Philosophy of Hunting.

All people, whether believers in animal rights or sport hunters, believe in the some sense of importance, relevance, and the greatness in human beings. This is because we have rationality, intelligence, and reason, which seem to set us above the animals we hunt. While these are good reasons, I believe more as Mahatma Gandhi would have put it, the concept of the welfare of all, which includes equality for animals, plants, rocks, humans, the cosmos, and everything else. So while I do agree that humans are pretty great, I am also a big fan of animal rights and equality. However, there aren’t many people who believe in these idealistic dreams of mine and there are especially not many who even think about them. That being said if I believe in equality then all people deserve their subjective opinions on what makes them happy and how to live their lives. So if I believe that I am not always right, then other people should to able to keep eating meat if they want to even if I find it immoral (I admit to being a hypocrite, for I eat meat as well). If other people want to eat meat that’s fine, but strangely, to go back to the topic at hand, I find it slightly utilitarian when it comes to eating meat and hunting if we meat-eaters are going to eat meat and are not planning to stop. Commercial farming stuffs animals in areas worse than the concentration camps during World War II and these animals are deprived of any free-space to roam, move, and live what a farm animal would call a life worth living. With hunting at least the animals get to live a decently long and free life before they are hunted, killed, and served on the dinner table similar to something from the immoral commercial farm mentioned earlier.
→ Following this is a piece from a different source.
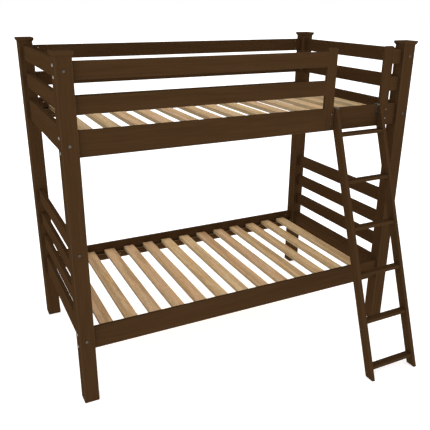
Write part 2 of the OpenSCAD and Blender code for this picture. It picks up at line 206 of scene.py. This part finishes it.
def eased(node, edge, least_angle=25, shortest=0.0016, rounds=2, wear=0.06):
    """The part's own shape, joined up, with its long edges rounded over and made paler by the given
    share: a little rubbing on most parts, a painted highlight on the ledgers.
    """
    form = bmesh.new()
    form.from_mesh(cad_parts[node].data)
    bmesh.ops.remove_doubles(form, verts=form.verts, dist=WELD)
    bmesh.ops.dissolve_limit(form, angle_limit=FLAT, verts=form.verts, edges=form.edges)
    layer = form.faces.layers.float.new(WEAR_AND_HIGHLIGHT)
    arrises = [
        e for e in form.edges
        if len(e.link_faces) == 2
        and e.calc_face_angle() > math.radians(least_angle)
        and e.calc_length() > shortest
    ]
    made = bmesh.ops.bevel(form, geom=arrises, offset=edge, offset_type="OFFSET",
                           segments=rounds, profile=0.5, affect="EDGES", clamp_overlap=True)
    for face in made["faces"]:
        face[layer] = wear
        face.smooth = True
    bmesh.ops.triangulate(form, faces=[f for f in form.faces if len(f.verts) > 4])
    mesh = bpy.data.meshes.new(node + "_eased")
    form.to_mesh(mesh)
    form.free()
    return mesh


def wooden(node, body, along, across, edge=BOARD_EDGE, **details):
    """One length of wood in its place, which stands for its CAD part."""
    mesh = eased(node, edge, **details)
    lay_grain(mesh, along, across)
    mesh.materials.append(STAINED)
    piece = bpy.data.objects.new(node + "_piece", mesh)
    bpy.context.scene.collection.objects.link(piece)
    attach(piece, body)
    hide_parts(node)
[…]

By reading this paper I hope that I have instilled some new thoughts to you on the morality of hunting and animal rights in general. It is my opinion that what we call nature is not natural anymore, but an altered nature that we have created from years of neglect and abuse. Aldo Leopold would say that harming the integrity, beauty, and stability of a biotic community is immoral. If that’s true, then we have undoubtedly been immoral over the past thousand years that humans have dominated the planet. We continue to dominate the planet, but we are acting morally with what we’ve created. We act as the new predators in the ecosystem and as long as we use meat to its full potential we are not acting immorally to the animals. On the other hand though, less can be said about the morality of commercial farming. But in the wilderness, however, we seem to be helping them and ourselves more by killing them, but as long as we can act as environmentally virtuous hunters in the ecosystem we should be allowed to continue hunting.